In June 2012, with funding from the Institute for Museum and Library Services (IMLS), we convened a group of public and school librarians, researchers, library administrators, policymakers, authors, publishers, and educators who, over the course of three days, focused on the question of how libraries might participate in and become leaders of national efforts to improve the quality of literacy education for African American male youth. At this summit, titled Building a Bridge to Literacy for African American Male Youth: A Call to Action for the Library Community, participants passionately explored three essential questions: (1) Why should libraries focus on the literacy needs of African American male youth? (2) What do we know about existing research, programs, and resources for these youth? and (3) What actions must the library community take? The summit resulted in a report (http://bridgetolit.web.unc.edu/?page_id=12) that presents the summit outcomes, the characteristics of effective library service for African American male youth, the fundamental knowledge needed by library and information science professionals, an expanded research agenda, and recommendations. A website (http://bridgetolit.web.unc.edu) was also created to support librarians in their efforts to meet the literacy needs of Black male youth. Since the summit, we have broadened the scope of our work to include African American female youth whose lives and life outcomes are also negatively affected by social inequities.

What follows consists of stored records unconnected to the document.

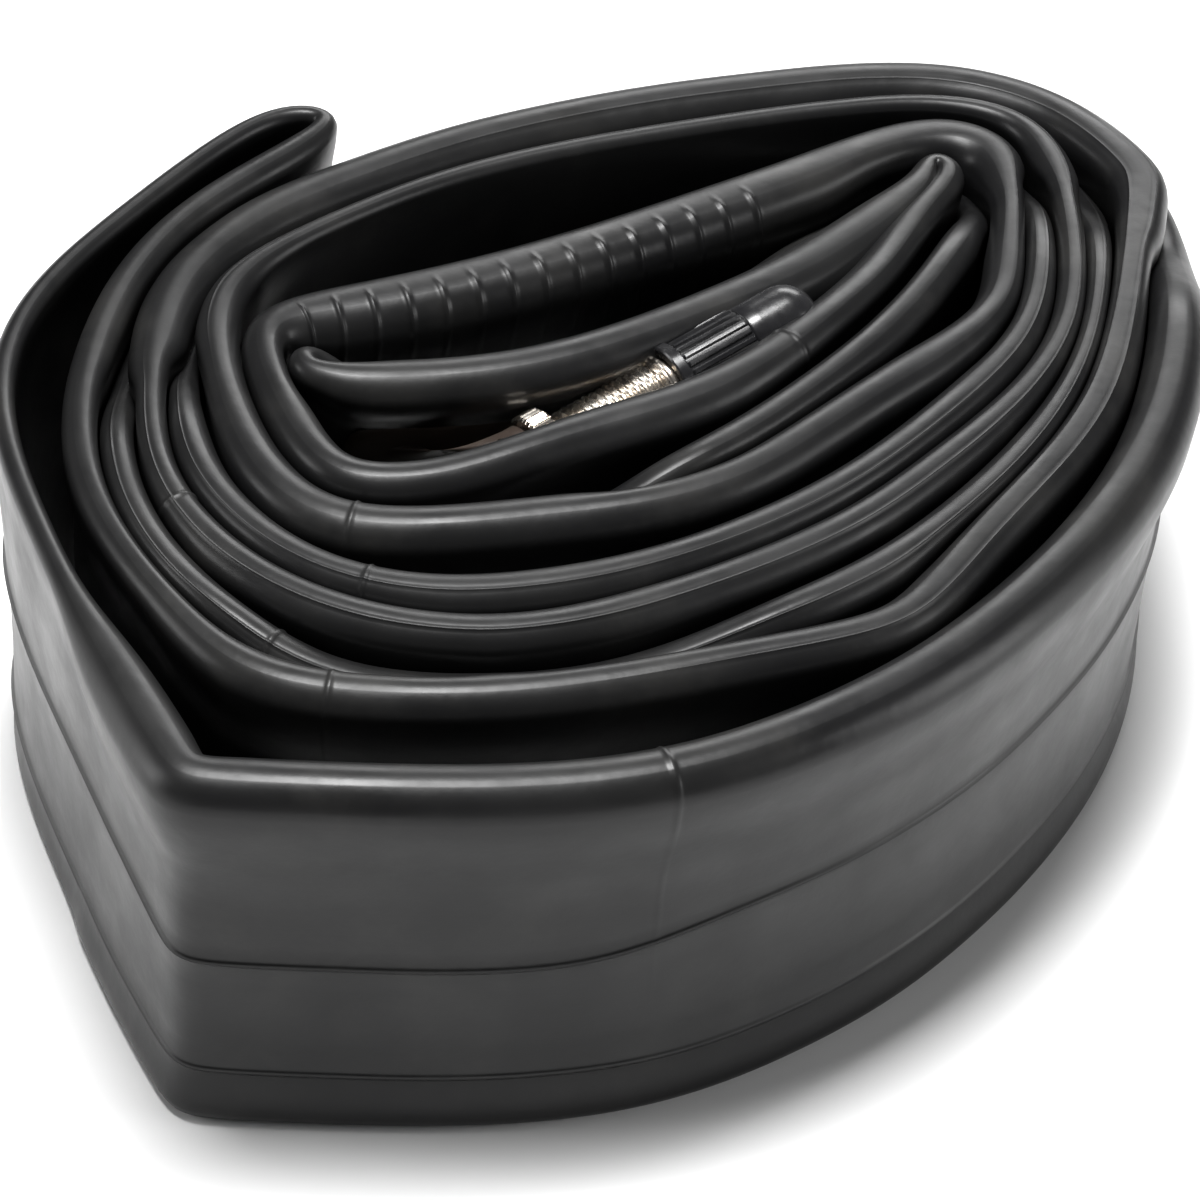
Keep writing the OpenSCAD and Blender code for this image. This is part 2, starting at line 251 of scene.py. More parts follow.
def room_beside(wanted, places, lefts, tops, distance, length):
    """Room for the top fold on the left and on the right: its share of the gap to the nearest strand."""
    gap = np.abs(distance[:, None] - distance[None, :])
    other = np.minimum(gap, length - gap) > 9 * MM
    dx = places[None, :, 0] - places[:, None, 0]
    dy = places[None, :, 1] - places[:, None, 1]
    to_left = dx * lefts[:, None, 0] + dy * lefts[:, None, 1]
    ahead = -dx * lefts[:, None, 1] + dy * lefts[:, None, 0]
    other &= np.abs(ahead) < 1.3 * MM
    lower = tops[:, None] - tops[None, :] > 3 * MM
    higher = tops[None, :] - tops[:, None] > 3 * MM
    share = wanted[:, None] / (wanted[:, None] + wanted[None, :])
    rooms = []
    for side in (to_left, -to_left):
        reach = np.where(other & (side > 0) & ~lower, side, 1.0)
        reach = np.where(higher, reach - 1.25 * MM, reach * share)
        rooms.append(reach.min(axis=1) - 0.03 * MM)
    return rooms


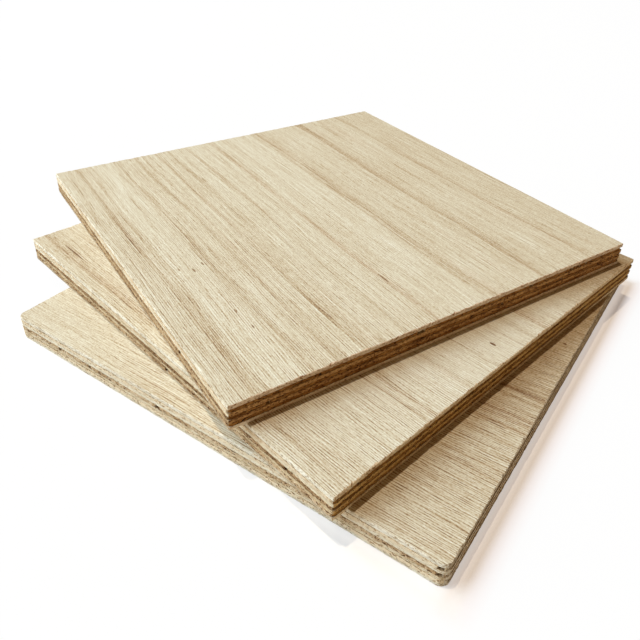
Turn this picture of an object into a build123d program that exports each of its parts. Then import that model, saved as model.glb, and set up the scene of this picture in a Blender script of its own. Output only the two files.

In this book, we explore how libraries can create more equitable and just services and programs for African American youthservices and programs that help to improve their literacy and life outcomes. Our goal is to introduce readers to key research concepts, such as Critical Race Theory (CRT), culturally relevant pedagogy, racial identity development, enabling texts, counterstories, and equity literacy; and to offer meaningful illustrations of how school and public librarians are using these concepts to effect real change in the lives of African American youth. We have selected powerful and inspiring concepts-in-practice examples to highlight in the second half of the book; however, the book is not intended to be a how-to-guide or a compilation of best practices. Instead, our intention is (1) to spur dialogue and reflection about how libraries must change to better meet the needs of African American youth, and (2) to motivate librarians to examine their beliefs, attitudes, and commitment to diversity, equity, and social justice. As Antero Garcia notes, best practices is a buzzword-driven form of highlighting a superior approach and ignores the cultural contexts in which teacher practices are developed (p. 9). We know that context drives practice.